Factors such as a person’s affective state and mood (as well as their emotional reactions to them) largely impact their decisions to accept new technologies (Djamasbi et al., 2010). In particular, their continuous adoption of specific technology is also determined by their perceptions, such as trust (Tussyadiah et al., 2020). In reality, the affective state and “how people feel” when using technology are decisive factors, as emotional systems help define our rational decisions in conjunction with rational thought (Hanoch, 2002; Muramatsu and Hanoch, 2005). Recent studies have investigated the factors motivating customers to use these robots in service interactions (e.g., Lu et al., 2019; Liu et al., 2022). However, most of work lacks to take consumers’ affective states and individual characteristics into consideration when examining factors on their adoption intention after a service failure. Given the importance, this study aims to better understand how customers’ mood regulation influences their continued adoption of service robots after encountering unsuccessful service with a frontline robot. This research serves as a valuable contribution to the field of RAISA because it advances our understanding of the impacts that an individual’s mood has on their personality traits, which, in turn, influences their decisions to adopt new technology.

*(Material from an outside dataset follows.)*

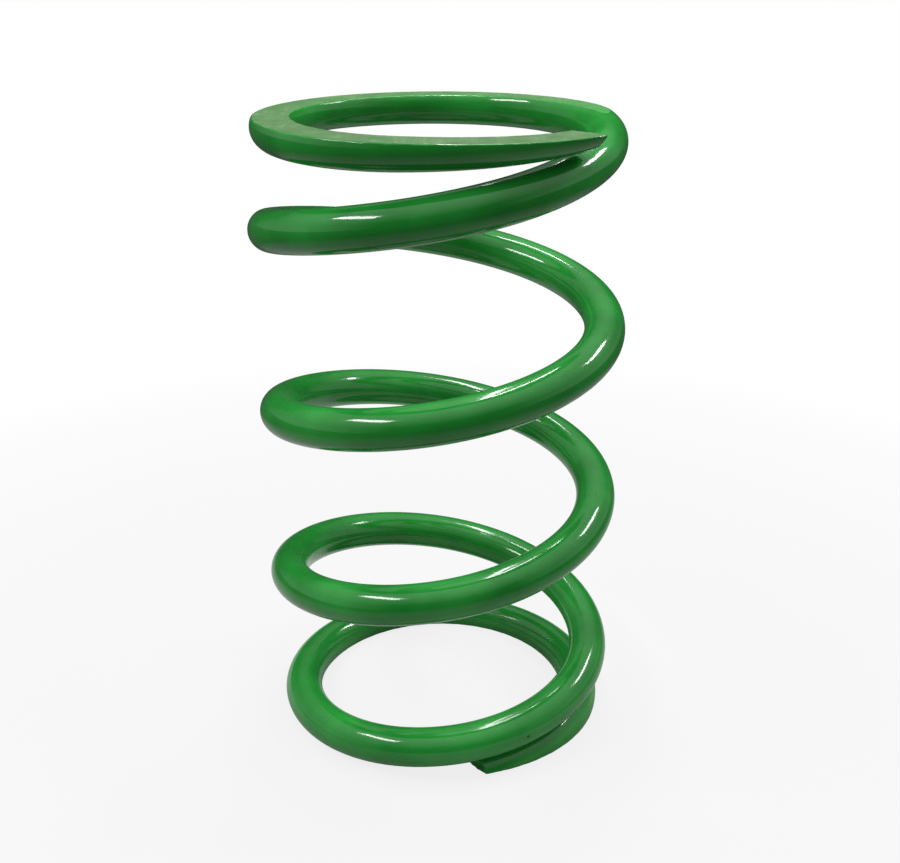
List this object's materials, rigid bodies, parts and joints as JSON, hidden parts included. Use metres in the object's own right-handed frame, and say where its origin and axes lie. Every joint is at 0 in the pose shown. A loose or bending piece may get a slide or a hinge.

3. Theoretical Foundations

Customers’ mood regulation and adoption

Mood causes a differential impact on behaviour and advise that this has a complex relationship with people’s personality traits (Karimi and Liu, 2020). As non-specific affective states, moods can have a powerful impact on both behaviour and cognition, previous studies advising that mood can not only impact behaviour to a significant degree but also the cognition (Lischetzke and Eid, 2003; Das and Fennis, 2008). Biss et al. (2010) highlight that these enduring affective states may have positive or negative valence.

The process that people use to manage their affective states is known as mood regulation (Koole, 2010). According to Forgas (1995), the Affect Infusion Model (AIM), puts forward two different mechanisms that describe how mood impacts decisions and judgements, affect-as-information and affect-priming. In affect-as-information mechanisms, the affective state is used as a shortcut to infer evaluations and inform decisions. Therefore, consumer behaviour and choices are triggered by the behaviour that results from the influence of mood (Geen, 1995). Since consumers have different information processing behaviours (Karimi et al., 2018; 2020), their mood can affect their adoption decisions in various ways.

The mediating role of affective states
User perceptions of technology characteristics are impacted by affective states (Darban and Polites, 2016). Considering the acceptance and adoption of technologies, previous studies (e.g., Hoong et al., 2017; Verkijika, 2020) identified that people’s emotions and feelings are the most pivotal factor, outweighing other factors like the perception of risks or benefits (Chuah, 2021). Specifically, when people are in a positive mood, this affects their level of acceptance or support (Karimi and Liu, 2020). Meanwhile, Jobin et al. (2019) advise that research has not only found that people’s evaluation of information is guided by affective reactions but also that this consequently influences their acceptance of technology.

The moderating role of service failure
Service failure will become unavoidable as service robot technology becomes more commonplace; suggesting that customer satisfaction will be adversely affected by service robot failures such as preparing the wrong meal, providing incorrect directions or over-charging customers (Yam et al., 2021). Customers have certain expectations and when service falls below this standard, they will react accordingly (Hoffman and Bateson, 2010). Thus, when customers become dissatisfied through such service failures, they frequently respond with anger (Sliter et al., 2010; Wilson and Holmvall, 2013).

However, Schwarz and Clore (1983) propose that when people experience a positive mood, their affective state acts to inform their behaviour-related judgements; although satisficers may be affected by the informational impact, their pragmatism and judgement mean that they use their positive mood as information and decide to continue to use service-bots. Thus, customers who are experiencing a positive mood will be more forgiving of the failures of service robots (Yam et al., 2021). Building upon the above-mentioned conclusions and reasoning, we therefore propose the following hypotheses:

Hypothesis 1. In a positive (vs. negative) mood regulation, customers are more willing to adopt service robots after a service failure.
Hypothesis 2. The effect proposed is mediated by customers’ processed affective states.
Hypothesis 3. Robot service failure moderates the indirect effect of mood regulation on intention to adopt.

4. Methodology

This paper will conduct one correlational research (Study 1) and two experiments (Study 2A, Study 2B) to evaluate the hypotheses. Specifically, Study 1 investigates the correlations between the mood regulations that clients experience and their likelihood of continuing to use service robots. Study 2A uses an experimental method to investigate how different types of mood regulations affect participants’ affective responses, while Study 2B investigates how experimentally manipulated mood regulations facilitate customers’ intention to continue using service robots through the mediator (affective states) and the moderator (service failures). This study plans to conduct a lab experiment in a Chinese university and also an online experiment to hire samples from MTurk to take part this study.

5. Expected findings and conclusion

In conclusion, service recovery is one of the most critical initiatives required to address faults in the service delivery process and turn service failures into positive service outcomes (Chen and Tussyadiah, 2021). This study strives to add new knowledge to the pertinent literature in this field in several ways. This research will shed lights on how mood control can encourage customers’ continued intention to embrace service robots; the expected findings will experimentally evaluate and record the mediating function of customers’ affective states. Moreover, this study attempts to contribute to the literature via experiments to investigate the relationship between service failure and mood regulation. Expected findings will provide important insights into consumer behaviour and suggest that affective states plays a critical role in determining consumers’ preferences and behaviours when they encounter service failures.